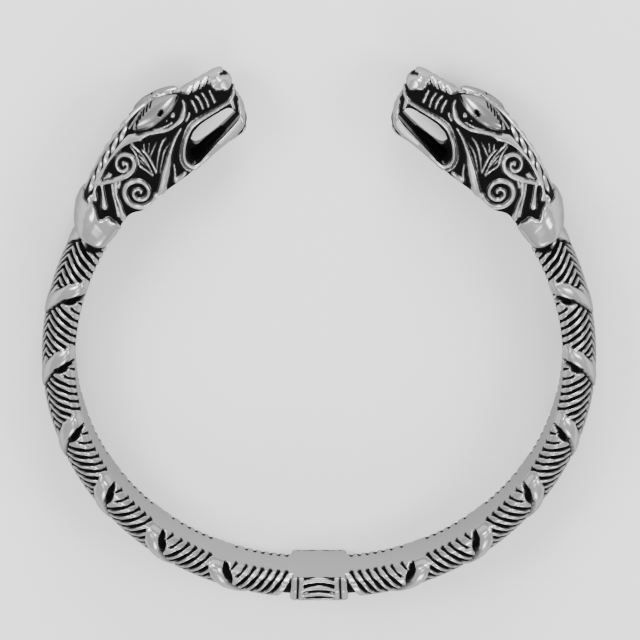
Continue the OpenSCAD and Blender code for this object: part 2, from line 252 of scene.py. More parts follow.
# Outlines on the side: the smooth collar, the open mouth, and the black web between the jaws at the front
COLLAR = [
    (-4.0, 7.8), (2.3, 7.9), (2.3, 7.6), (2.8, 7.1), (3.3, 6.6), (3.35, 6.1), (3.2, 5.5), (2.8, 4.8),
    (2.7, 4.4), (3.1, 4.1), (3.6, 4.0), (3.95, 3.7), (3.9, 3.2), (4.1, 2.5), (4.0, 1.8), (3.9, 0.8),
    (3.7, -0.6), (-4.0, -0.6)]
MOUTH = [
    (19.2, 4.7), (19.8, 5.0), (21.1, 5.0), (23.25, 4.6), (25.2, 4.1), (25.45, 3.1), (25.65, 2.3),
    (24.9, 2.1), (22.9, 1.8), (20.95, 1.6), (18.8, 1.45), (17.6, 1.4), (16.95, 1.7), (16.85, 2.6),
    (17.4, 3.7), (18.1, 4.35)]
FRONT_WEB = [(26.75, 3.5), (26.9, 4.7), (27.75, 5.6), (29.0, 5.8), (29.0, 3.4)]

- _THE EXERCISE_
Each line of the material must be restated exactly.

- _ANSWER FOR THE TASK_
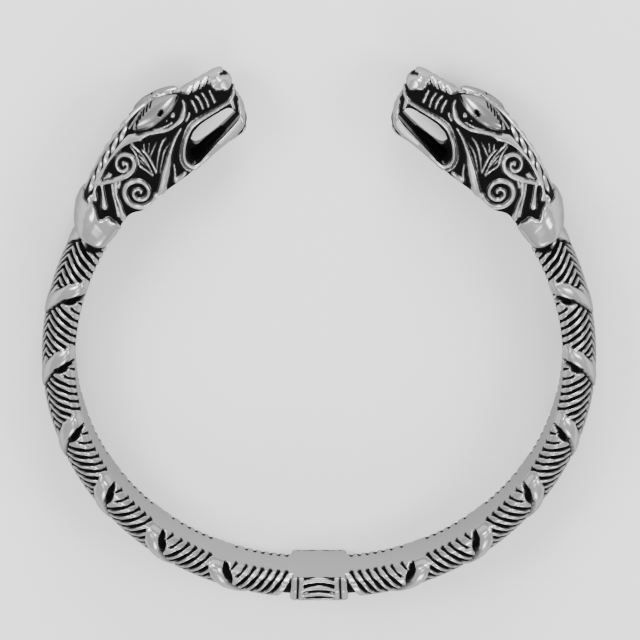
Continue the OpenSCAD and Blender code for this object: part 2, from line 252 of scene.py. More parts follow.
# Outlines on the side: the smooth collar, the open mouth, and the black web between the jaws at the front
COLLAR = [
    (-4.0, 7.8), (2.3, 7.9), (2.3, 7.6), (2.8, 7.1), (3.3, 6.6), (3.35, 6.1), (3.2, 5.5), (2.8, 4.8),
    (2.7, 4.4), (3.1, 4.1), (3.6, 4.0), (3.95, 3.7), (3.9, 3.2), (4.1, 2.5), (4.0, 1.8), (3.9, 0.8),
    (3.7, -0.6), (-4.0, -0.6)]
MOUTH = [
    (19.2, 4.7), (19.8, 5.0), (21.1, 5.0), (23.25, 4.6), (25.2, 4.1), (25.45, 3.1), (25.65, 2.3),
    (24.9, 2.1), (22.9, 1.8), (20.95, 1.6), (18.8, 1.45), (17.6, 1.4), (16.95, 1.7), (16.85, 2.6),
    (17.4, 3.7), (18.1, 4.35)]
FRONT_WEB = [(26.75, 3.5), (26.9, 4.7), (27.75, 5.6), (29.0, 5.8), (29.0, 3.4)]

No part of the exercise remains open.